Il regista Davide Mardegan gioca volutamente sul contrasto di una Venezia splendente in pieno clima natalizio e un clima sociale cupo, che lascia l’amaro in bocca. Il quadro è chiaro e non sembra offrire margini di speranza per gli individui. Tutti sembrano sicuri e fieri nella loro mediocrità e nel loro bigottismo. A peggiorare il clima natalizio veneziano si abbatte anche una disgrazia: il bambinello del presepe è misteriosamente scomparso.

Lo scopo di questa piacevole serie natalizia sembrerebbe inizialmente rappresentare la cultura machista e retrograda resistente in uomini e, anche, donne del secolo corrente con una chiave umoristica sottilissima ed efficace. 

L’attrice protagonista Pilar Fogliatti, che non eccelle certo per profondità e trasformismo sulla scena, convince comunque per intelligenza e giusta dose di humor e malinconia, ed è una bella rivelazione: con la sua interpretazione restituisce la reazione alla pressione sociale intorno a sé con semplicità e arguzia singolari, rendendosi (giustamente) simpatica allo spettatore. 

E la prima parte della serie, con un pieno di contrasti, sembra riuscire pienamente nell’intento.

Va riconosciuto che anche se la serie si fosse conclusa nello spirito di partenza, dipingendo un'eroina moderna che si destreggia con umiltà e forza in un circuito disfunzionale, il risultato sarebbe stato accettabile, anche se forse poco originale.

Eppure dal quarto episodio in poi la serie prende una piega inaspettata, che chiude con naturalezza un cerchio rimasto un po’ sospeso.

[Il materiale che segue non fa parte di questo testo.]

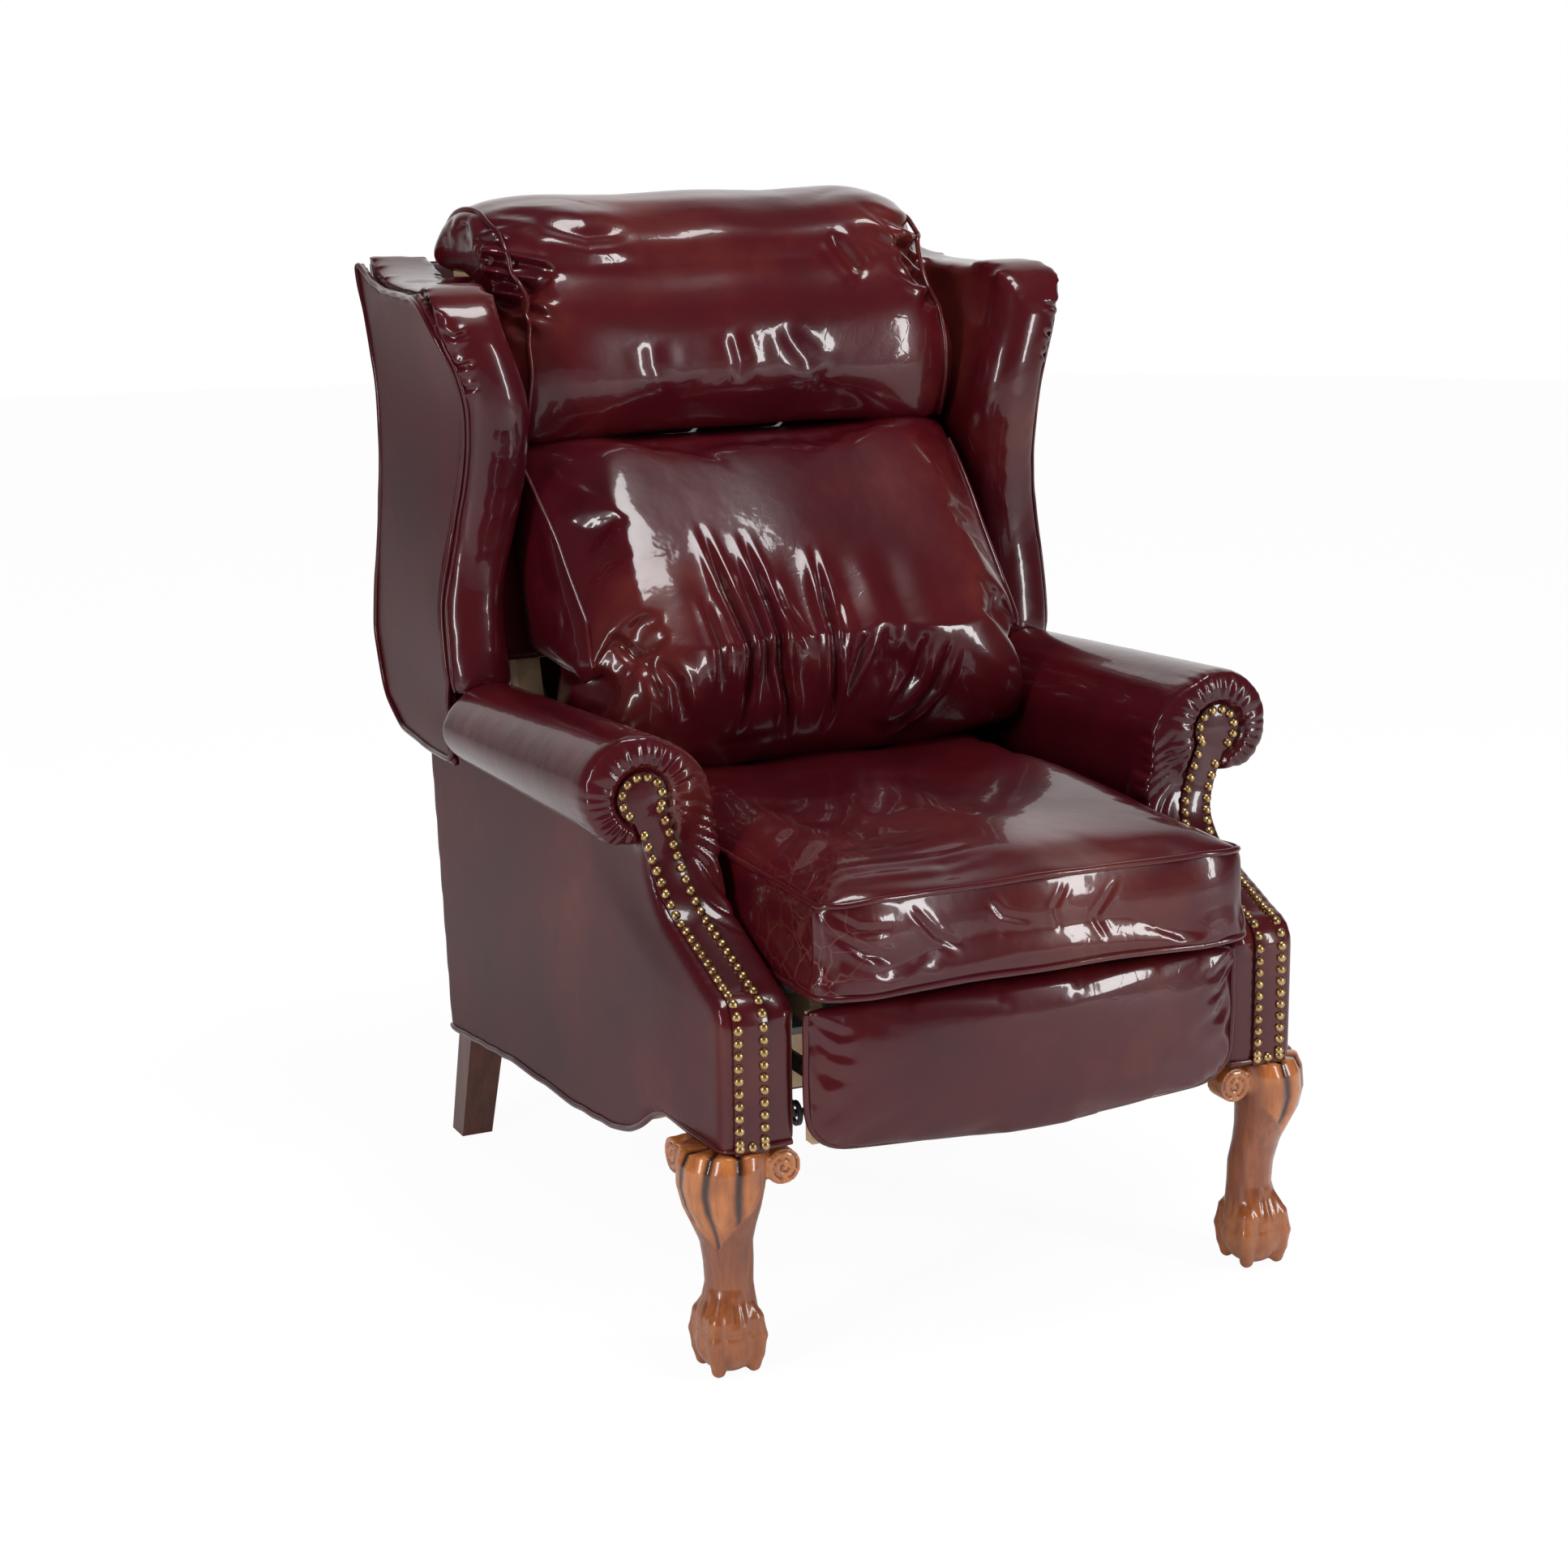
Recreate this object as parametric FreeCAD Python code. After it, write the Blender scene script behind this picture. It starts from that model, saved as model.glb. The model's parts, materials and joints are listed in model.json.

Il presepe tanto caro alla famiglia di Gianna, simbolo di idillio e unità si frantuma: il quadro di irreprensibilità si disgrega e tutti si rivelano meravigliosamente imperfetti e parzialmente "insoddisfatti". 

Attraverso questa interessante metafora il regista lancia un’imbeccata di blasfemia innocente, che corrode la finzione, reindirizzando gli esseri umani ad un fisiologico peccato. Le luci della Serenissima non si erano mai spente, ma stavolta riaccolgono il Bambin Gesù che è finalmente tornato al suo posto.

Odio il Natale non è certo un capolavoro, nulla a che vedere con la qualità che Netflix ha recentemente prodotto su scala soprattutto internazionale. 

Pur nel minore prestigio, è la serie nella quale è più facile identificarsi, commuoversi, e da cui è bello sentirsi "rincuorati". 

Gianna è una di noi: un’adulta giovane, non più ventenne, ma di certo lontana dall’essere attempata, che vive una crisi riflesso di una società spesso gretta e un po’ egoista, più attenta al fronzolo, che all’umano. Vivere secondo aspettative sociali è fonte di un’infelicità evitabile che deriva da un confronto fittizio e di sola apparenza e Odio il Natale ce lo insegna benissimo.